What to produce
Within the material below, transcribe exactly the lines from the one holding "Write part 2" through the one holding "cut), all rounded.", keeping both ends and skipping the rest.

··· Records ···

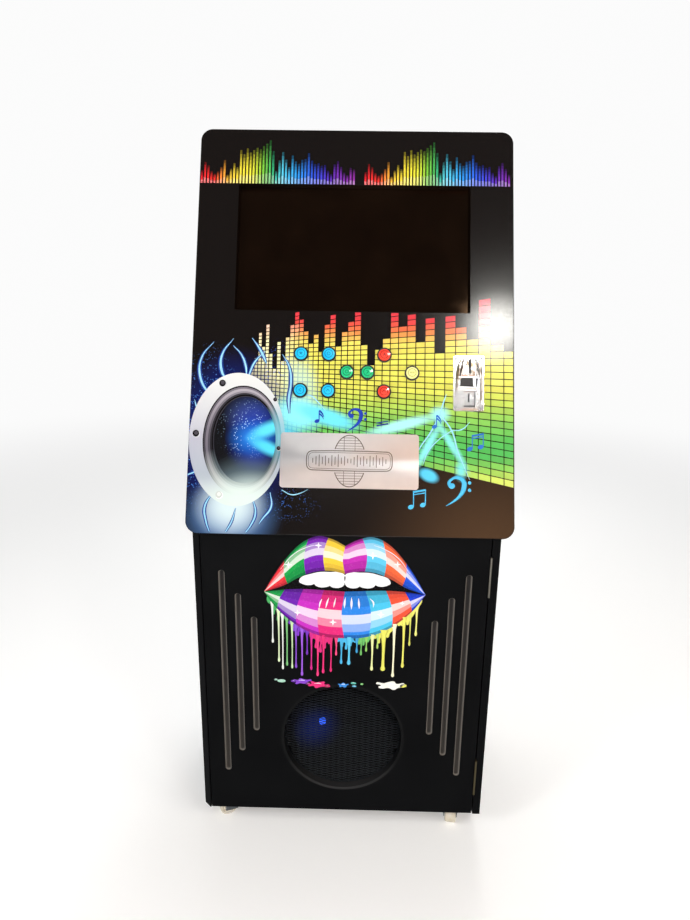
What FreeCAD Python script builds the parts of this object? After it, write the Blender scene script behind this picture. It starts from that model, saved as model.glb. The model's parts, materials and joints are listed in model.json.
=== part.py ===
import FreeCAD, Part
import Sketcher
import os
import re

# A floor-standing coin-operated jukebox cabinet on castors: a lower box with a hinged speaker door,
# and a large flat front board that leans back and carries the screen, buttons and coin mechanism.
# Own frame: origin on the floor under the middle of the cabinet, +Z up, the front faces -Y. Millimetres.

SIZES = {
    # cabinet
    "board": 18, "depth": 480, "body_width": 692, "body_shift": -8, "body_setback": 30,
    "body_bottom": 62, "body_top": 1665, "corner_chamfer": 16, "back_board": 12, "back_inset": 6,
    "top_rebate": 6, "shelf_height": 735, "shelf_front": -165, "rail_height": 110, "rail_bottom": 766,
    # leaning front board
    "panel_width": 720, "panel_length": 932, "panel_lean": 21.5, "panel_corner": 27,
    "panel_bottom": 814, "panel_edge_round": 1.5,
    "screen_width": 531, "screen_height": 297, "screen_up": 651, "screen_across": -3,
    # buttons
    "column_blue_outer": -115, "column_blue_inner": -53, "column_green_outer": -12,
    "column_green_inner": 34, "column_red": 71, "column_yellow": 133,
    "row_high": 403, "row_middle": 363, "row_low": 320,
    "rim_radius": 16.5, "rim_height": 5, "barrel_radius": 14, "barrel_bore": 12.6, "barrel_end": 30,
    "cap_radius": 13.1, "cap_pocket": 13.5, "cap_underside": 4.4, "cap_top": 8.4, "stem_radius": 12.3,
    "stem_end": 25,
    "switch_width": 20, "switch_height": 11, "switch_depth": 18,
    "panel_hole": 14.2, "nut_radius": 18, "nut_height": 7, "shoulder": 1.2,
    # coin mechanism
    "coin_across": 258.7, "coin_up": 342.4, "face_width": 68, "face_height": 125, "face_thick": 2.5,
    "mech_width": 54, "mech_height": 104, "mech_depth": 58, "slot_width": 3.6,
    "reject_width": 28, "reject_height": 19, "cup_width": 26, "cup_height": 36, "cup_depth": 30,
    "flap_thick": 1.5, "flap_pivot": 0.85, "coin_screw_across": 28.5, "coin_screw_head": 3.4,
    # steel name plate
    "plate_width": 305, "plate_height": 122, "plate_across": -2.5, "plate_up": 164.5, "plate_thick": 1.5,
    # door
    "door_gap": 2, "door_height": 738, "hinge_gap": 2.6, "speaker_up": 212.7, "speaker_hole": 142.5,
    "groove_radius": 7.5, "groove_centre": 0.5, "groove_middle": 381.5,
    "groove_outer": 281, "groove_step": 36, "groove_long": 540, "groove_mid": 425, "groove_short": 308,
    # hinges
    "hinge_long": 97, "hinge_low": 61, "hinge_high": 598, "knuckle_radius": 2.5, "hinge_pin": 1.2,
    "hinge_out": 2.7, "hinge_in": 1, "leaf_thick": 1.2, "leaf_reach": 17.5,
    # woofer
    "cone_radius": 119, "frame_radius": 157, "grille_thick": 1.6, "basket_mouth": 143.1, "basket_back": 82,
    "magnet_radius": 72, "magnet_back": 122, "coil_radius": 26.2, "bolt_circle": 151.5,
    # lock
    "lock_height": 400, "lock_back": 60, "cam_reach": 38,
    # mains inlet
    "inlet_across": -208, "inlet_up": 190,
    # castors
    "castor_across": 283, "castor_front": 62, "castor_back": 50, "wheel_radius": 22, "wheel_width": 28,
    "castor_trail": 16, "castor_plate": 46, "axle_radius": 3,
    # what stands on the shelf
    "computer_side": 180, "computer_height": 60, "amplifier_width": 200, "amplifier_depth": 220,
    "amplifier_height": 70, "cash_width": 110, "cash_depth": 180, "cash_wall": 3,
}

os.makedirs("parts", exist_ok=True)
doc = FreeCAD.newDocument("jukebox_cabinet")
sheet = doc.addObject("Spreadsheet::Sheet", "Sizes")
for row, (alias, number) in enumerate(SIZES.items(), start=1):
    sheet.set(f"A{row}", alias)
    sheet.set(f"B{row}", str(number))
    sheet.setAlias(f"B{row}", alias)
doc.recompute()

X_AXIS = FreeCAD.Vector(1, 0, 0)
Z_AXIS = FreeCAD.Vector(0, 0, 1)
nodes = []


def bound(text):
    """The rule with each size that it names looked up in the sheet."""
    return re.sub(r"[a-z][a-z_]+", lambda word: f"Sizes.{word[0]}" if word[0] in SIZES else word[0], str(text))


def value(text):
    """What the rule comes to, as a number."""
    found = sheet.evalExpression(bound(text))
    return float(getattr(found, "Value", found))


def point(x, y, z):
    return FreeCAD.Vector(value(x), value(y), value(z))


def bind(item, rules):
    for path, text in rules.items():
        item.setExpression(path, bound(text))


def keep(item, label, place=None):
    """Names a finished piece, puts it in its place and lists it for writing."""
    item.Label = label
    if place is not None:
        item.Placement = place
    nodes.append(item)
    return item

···
··· Records ···

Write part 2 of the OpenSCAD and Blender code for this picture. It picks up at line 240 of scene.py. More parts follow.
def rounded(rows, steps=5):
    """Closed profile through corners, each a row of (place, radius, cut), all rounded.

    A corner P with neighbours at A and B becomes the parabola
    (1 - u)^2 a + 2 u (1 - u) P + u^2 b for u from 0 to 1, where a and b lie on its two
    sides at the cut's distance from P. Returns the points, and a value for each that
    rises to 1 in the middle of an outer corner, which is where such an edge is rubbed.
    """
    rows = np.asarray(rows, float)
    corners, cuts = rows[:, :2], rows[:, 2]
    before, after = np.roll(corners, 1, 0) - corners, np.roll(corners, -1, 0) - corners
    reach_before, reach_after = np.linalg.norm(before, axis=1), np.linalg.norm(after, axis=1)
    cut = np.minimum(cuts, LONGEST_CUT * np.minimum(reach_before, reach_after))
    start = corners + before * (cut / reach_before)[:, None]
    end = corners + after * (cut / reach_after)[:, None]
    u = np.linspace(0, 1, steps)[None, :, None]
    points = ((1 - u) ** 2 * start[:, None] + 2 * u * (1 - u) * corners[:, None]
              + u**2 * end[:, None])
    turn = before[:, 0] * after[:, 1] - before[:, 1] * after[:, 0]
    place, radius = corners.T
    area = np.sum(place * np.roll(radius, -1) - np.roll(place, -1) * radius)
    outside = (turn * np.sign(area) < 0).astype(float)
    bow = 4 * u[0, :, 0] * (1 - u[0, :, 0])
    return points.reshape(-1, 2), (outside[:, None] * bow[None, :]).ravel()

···

Answer below
Write part 2 of the OpenSCAD and Blender code for this picture. It picks up at line 240 of scene.py. More parts follow.
def rounded(rows, steps=5):
    """Closed profile through corners, each a row of (place, radius, cut), all rounded.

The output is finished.